DATA PROVIDED ->
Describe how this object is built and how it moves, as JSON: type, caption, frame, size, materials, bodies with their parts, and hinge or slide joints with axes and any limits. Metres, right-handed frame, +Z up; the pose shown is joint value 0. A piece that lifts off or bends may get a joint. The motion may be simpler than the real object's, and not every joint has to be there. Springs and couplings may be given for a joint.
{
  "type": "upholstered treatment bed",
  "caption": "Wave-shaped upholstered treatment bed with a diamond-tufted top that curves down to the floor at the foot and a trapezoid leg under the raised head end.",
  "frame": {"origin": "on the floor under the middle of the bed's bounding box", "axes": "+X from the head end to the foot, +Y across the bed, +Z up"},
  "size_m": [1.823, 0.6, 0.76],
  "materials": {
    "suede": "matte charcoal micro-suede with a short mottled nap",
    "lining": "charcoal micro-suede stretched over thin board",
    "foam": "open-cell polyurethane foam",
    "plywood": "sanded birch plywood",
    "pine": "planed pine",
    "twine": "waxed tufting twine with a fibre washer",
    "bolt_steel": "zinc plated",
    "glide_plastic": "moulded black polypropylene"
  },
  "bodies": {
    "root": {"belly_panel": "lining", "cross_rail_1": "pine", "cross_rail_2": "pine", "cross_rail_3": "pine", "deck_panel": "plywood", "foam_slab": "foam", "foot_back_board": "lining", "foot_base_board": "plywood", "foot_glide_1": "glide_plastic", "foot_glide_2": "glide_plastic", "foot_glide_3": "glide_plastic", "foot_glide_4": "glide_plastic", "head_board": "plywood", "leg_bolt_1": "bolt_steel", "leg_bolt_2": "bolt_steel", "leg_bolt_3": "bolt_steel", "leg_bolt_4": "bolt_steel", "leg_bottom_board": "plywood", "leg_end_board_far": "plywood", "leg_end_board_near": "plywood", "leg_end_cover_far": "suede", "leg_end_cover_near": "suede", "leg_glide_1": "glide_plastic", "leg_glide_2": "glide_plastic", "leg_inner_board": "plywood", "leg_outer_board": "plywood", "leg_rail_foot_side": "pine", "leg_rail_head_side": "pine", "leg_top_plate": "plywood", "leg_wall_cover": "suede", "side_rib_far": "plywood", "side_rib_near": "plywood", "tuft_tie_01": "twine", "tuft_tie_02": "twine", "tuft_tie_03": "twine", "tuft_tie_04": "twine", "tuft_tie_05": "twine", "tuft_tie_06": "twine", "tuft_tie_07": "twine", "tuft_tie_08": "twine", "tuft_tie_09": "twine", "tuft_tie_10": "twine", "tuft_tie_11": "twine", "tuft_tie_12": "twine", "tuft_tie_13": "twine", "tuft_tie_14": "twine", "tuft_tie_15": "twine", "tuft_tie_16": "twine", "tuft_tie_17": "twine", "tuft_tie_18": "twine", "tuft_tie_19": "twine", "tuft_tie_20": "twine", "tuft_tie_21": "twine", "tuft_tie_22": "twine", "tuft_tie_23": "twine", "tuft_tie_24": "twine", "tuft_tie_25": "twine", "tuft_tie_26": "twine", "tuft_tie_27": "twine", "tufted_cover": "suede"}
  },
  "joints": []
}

STATED TASK ->
Copy out every line of the data above, exactly as given.

ANSWER TO THIS TASK ->
Describe how this object is built and how it moves, as JSON: type, caption, frame, size, materials, bodies with their parts, and hinge or slide joints with axes and any limits. Metres, right-handed frame, +Z up; the pose shown is joint value 0. A piece that lifts off or bends may get a joint. The motion may be simpler than the real object's, and not every joint has to be there. Springs and couplings may be given for a joint.
{
  "type": "upholstered treatment bed",
  "caption": "Wave-shaped upholstered treatment bed with a diamond-tufted top that curves down to the floor at the foot and a trapezoid leg under the raised head end.",
  "frame": {"origin": "on the floor under the middle of the bed's bounding box", "axes": "+X from the head end to the foot, +Y across the bed, +Z up"},
  "size_m": [1.823, 0.6, 0.76],
  "materials": {
    "suede": "matte charcoal micro-suede with a short mottled nap",
    "lining": "charcoal micro-suede stretched over thin board",
    "foam": "open-cell polyurethane foam",
    "plywood": "sanded birch plywood",
    "pine": "planed pine",
    "twine": "waxed tufting twine with a fibre washer",
    "bolt_steel": "zinc plated",
    "glide_plastic": "moulded black polypropylene"
  },
  "bodies": {
    "root": {"belly_panel": "lining", "cross_rail_1": "pine", "cross_rail_2": "pine", "cross_rail_3": "pine", "deck_panel": "plywood", "foam_slab": "foam", "foot_back_board": "lining", "foot_base_board": "plywood", "foot_glide_1": "glide_plastic", "foot_glide_2": "glide_plastic", "foot_glide_3": "glide_plastic", "foot_glide_4": "glide_plastic", "head_board": "plywood", "leg_bolt_1": "bolt_steel", "leg_bolt_2": "bolt_steel", "leg_bolt_3": "bolt_steel", "leg_bolt_4": "bolt_steel", "leg_bottom_board": "plywood", "leg_end_board_far": "plywood", "leg_end_board_near": "plywood", "leg_end_cover_far": "suede", "leg_end_cover_near": "suede", "leg_glide_1": "glide_plastic", "leg_glide_2": "glide_plastic", "leg_inner_board": "plywood", "leg_outer_board": "plywood", "leg_rail_foot_side": "pine", "leg_rail_head_side": "pine", "leg_top_plate": "plywood", "leg_wall_cover": "suede", "side_rib_far": "plywood", "side_rib_near": "plywood", "tuft_tie_01": "twine", "tuft_tie_02": "twine", "tuft_tie_03": "twine", "tuft_tie_04": "twine", "tuft_tie_05": "twine", "tuft_tie_06": "twine", "tuft_tie_07": "twine", "tuft_tie_08": "twine", "tuft_tie_09": "twine", "tuft_tie_10": "twine", "tuft_tie_11": "twine", "tuft_tie_12": "twine", "tuft_tie_13": "twine", "tuft_tie_14": "twine", "tuft_tie_15": "twine", "tuft_tie_16": "twine", "tuft_tie_17": "twine", "tuft_tie_18": "twine", "tuft_tie_19": "twine", "tuft_tie_20": "twine", "tuft_tie_21": "twine", "tuft_tie_22": "twine", "tuft_tie_23": "twine", "tuft_tie_24": "twine", "tuft_tie_25": "twine", "tuft_tie_26": "twine", "tuft_tie_27": "twine", "tufted_cover": "suede"}
  },
  "joints": []
}